Being deaf has obviously impacted Meyyappan’s journey but theatre offered him a space of freedom. “One of the great things about theatre is that it is a space without limits where you can truly express exactly what you want to an audience,” he says. As a pioneer theatre maker, he has been creating stories with shared and universal themes transcending words, speaking to everyone. He invented a specific visual theatrical vocabulary for each piece of work, with an eclectic mix of visual and physical theatre styles to support the storytelling and the narrative. He sometimes also incorporates circus techniques, puppetry and illusion within his work.
Meyyappan is very involved in raising awareness of deaf community, deaf performers and directors. He designed the programme for the BA Performance in BSL and English at the Royal Conservatoire in Scotland where he continues to teach the Visual Theatre module. “I want to inspire young deaf people.
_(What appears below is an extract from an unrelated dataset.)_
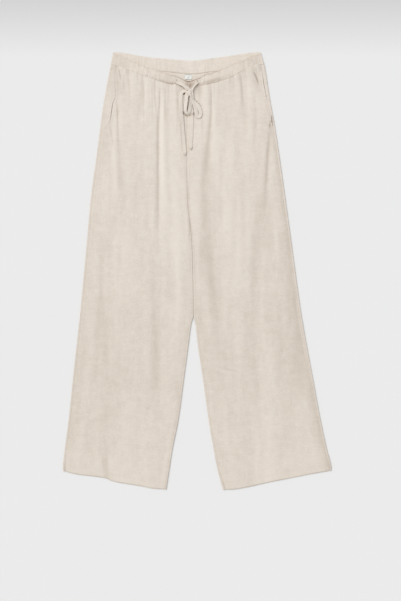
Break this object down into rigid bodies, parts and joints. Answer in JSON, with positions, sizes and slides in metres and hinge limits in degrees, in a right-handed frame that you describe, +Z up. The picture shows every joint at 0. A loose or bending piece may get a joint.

I want them to have more role models, so they believe they can,” he says.
His latest play Love Beyond incorporates British Sign Language (BSL), visual language and oral dialogue. The absence of subtitles is an artistic choice intended to present an equal experience for deaf and hearing audiences, but also applying to different ethnicities, languages and cultures.
“I worked with Matthew Lenton (director of the play), like two souls who had mutual understanding of visual language. I used a mixed cast of deaf and hearing to show mutual respect across cultures. The two hearing actors didn’t know sign language. I wanted them to experience the incomprehension of the characters. They were on a learning journey as well,” he explains.
Harry is signing and his caregiver cannot understand him. They’re both facing incomprehension. Meyyappan wanted the audience to experience the incomprehension and frustration, from an hearing or deaf perspective, and to empathise with the characters. “It’s about giving a rich experience to the audience, whether you are deaf or hearing, because you would experience either side of those two reactions. I want the audience to experience the frustration and the barrier of not understanding the full communication,” he says.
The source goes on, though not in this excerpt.